What is asked> In the listing below, find the line containing "Reconstruct the object" and the line containing "its back up.". Repeat exactly those two lines and every line between them, nothing more.

Supplied information>
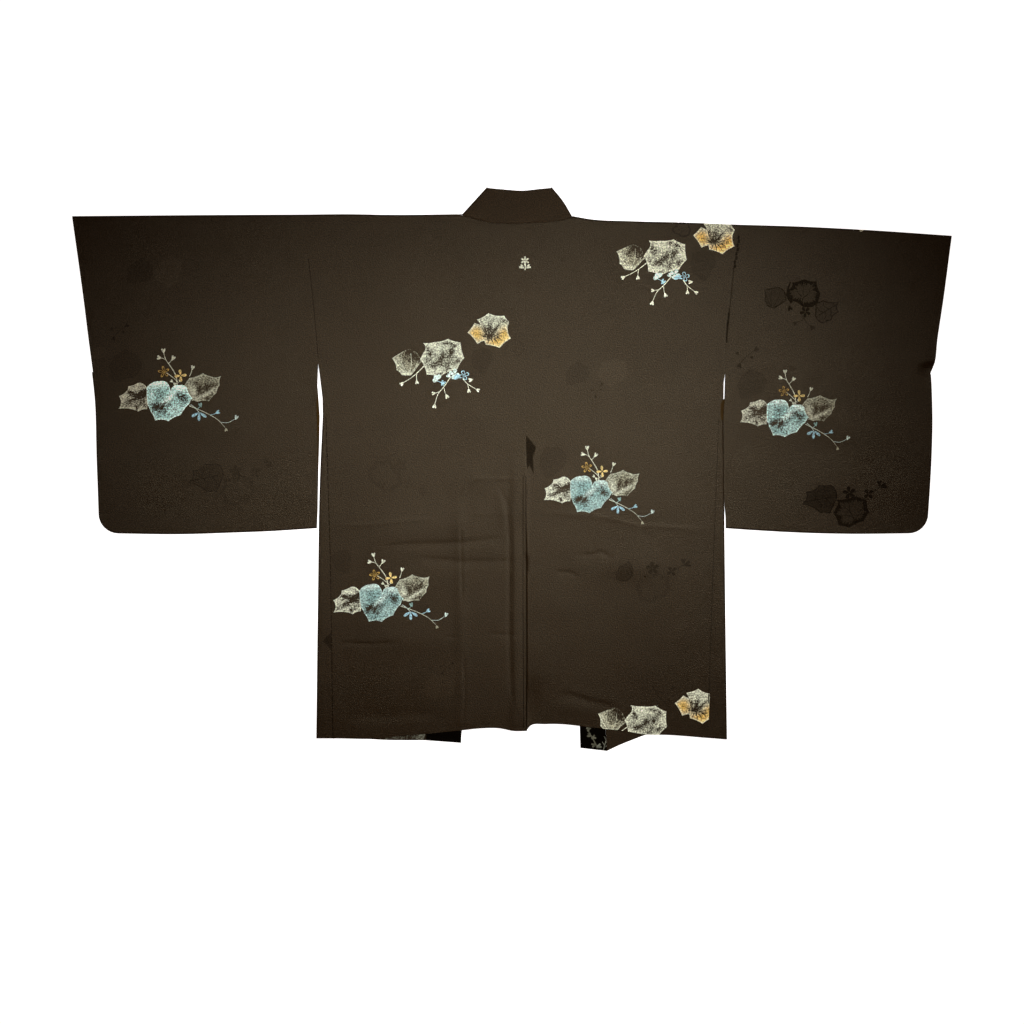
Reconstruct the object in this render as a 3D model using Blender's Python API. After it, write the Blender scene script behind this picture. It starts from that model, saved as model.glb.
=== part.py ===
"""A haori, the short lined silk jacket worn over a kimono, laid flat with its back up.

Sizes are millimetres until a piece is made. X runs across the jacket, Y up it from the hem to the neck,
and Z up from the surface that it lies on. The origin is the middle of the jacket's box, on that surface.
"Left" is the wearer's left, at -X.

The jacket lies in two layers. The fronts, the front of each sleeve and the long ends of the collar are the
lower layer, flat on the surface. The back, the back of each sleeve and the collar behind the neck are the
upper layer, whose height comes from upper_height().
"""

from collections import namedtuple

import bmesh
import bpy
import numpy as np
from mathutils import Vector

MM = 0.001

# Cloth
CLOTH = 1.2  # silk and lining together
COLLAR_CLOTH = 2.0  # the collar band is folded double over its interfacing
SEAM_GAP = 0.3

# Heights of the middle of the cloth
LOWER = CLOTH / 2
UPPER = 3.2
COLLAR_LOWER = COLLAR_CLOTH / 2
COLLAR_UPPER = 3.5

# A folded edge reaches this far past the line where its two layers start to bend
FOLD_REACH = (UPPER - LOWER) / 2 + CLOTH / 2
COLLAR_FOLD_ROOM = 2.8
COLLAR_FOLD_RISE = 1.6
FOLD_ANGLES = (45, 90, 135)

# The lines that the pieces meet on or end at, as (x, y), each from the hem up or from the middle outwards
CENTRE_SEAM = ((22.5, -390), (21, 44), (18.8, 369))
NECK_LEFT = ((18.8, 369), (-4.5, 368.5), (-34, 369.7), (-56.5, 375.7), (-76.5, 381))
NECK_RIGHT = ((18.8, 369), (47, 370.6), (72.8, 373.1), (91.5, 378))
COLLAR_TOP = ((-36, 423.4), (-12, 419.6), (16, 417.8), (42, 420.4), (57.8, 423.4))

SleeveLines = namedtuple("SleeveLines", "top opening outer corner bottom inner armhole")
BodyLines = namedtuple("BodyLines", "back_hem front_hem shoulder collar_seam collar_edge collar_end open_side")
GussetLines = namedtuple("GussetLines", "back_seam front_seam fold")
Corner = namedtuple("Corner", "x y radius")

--

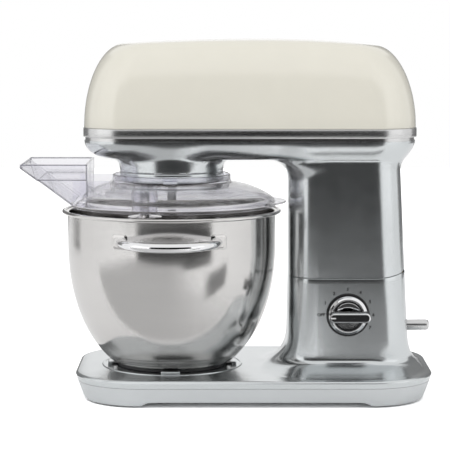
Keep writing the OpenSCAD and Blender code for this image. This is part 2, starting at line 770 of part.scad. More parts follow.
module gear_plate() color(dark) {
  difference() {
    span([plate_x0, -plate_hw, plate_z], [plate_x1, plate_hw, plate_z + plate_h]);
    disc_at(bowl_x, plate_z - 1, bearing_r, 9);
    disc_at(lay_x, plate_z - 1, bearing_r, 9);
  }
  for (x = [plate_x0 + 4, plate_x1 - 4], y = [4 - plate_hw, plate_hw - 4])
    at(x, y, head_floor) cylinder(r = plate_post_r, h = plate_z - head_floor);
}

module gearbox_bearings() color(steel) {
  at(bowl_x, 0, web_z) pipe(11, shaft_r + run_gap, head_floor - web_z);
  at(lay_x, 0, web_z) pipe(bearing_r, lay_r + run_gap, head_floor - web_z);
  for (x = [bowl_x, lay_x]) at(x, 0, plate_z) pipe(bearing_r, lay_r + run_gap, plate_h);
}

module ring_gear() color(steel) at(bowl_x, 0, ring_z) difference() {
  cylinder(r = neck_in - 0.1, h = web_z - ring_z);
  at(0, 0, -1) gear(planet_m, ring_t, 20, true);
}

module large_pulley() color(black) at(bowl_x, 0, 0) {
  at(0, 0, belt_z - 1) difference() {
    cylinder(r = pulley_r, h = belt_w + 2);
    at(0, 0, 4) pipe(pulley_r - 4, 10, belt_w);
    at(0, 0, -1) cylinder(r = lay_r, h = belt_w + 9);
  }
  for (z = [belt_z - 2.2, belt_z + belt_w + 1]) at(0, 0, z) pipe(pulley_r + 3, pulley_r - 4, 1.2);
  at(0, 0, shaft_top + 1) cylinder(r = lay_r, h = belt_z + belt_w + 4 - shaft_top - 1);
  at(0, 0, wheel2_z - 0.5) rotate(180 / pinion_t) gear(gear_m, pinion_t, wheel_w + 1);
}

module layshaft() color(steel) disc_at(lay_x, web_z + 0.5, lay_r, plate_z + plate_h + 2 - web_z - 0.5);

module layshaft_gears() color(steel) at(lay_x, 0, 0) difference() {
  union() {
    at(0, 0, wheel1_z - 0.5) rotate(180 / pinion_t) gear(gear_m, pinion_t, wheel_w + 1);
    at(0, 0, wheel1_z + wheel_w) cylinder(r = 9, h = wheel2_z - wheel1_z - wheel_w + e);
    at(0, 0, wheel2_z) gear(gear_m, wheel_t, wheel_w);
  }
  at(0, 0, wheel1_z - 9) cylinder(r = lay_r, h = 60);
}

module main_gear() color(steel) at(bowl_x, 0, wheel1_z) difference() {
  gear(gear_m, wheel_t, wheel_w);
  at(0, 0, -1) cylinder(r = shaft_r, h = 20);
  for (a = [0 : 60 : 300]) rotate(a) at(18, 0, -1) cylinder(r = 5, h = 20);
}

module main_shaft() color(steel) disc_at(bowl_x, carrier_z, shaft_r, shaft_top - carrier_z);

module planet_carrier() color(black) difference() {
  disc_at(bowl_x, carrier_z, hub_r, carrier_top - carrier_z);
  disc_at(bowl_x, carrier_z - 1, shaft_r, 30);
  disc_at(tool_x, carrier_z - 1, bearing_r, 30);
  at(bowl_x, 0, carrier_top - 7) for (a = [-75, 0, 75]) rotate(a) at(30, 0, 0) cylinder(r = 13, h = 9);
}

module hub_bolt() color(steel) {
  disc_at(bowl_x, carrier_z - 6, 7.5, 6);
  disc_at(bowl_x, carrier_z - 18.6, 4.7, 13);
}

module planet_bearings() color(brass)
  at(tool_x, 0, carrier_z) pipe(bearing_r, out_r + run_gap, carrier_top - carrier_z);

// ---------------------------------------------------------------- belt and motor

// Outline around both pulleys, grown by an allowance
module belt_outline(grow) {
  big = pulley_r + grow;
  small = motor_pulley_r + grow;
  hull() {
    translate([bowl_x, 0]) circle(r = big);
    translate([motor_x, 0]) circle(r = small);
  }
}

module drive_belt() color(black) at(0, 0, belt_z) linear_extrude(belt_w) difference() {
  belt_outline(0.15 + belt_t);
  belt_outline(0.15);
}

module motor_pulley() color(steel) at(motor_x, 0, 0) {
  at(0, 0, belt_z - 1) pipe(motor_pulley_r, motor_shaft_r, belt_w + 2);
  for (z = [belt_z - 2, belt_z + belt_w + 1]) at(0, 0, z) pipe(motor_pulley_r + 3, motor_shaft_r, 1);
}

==

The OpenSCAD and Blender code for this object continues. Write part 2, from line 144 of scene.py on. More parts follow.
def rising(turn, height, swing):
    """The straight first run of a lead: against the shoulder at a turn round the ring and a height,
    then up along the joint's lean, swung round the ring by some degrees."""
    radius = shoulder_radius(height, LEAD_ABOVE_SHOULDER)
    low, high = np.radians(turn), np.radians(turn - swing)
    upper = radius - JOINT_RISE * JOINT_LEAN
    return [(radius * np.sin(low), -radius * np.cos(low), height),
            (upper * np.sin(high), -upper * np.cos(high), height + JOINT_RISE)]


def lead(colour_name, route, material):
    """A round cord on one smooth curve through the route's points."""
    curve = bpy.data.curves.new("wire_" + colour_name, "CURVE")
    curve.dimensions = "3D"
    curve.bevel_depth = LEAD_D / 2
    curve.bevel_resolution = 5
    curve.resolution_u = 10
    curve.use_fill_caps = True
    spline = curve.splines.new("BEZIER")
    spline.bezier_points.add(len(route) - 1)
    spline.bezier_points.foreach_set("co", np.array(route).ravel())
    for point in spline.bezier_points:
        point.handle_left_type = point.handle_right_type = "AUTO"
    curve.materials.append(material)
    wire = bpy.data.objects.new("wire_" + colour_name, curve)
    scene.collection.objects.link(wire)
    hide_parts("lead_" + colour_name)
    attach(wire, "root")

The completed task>
Reconstruct the object in this render as a 3D model using Blender's Python API. After it, write the Blender scene script behind this picture. It starts from that model, saved as model.glb.
=== part.py ===
"""A haori, the short lined silk jacket worn over a kimono, laid flat with its back up.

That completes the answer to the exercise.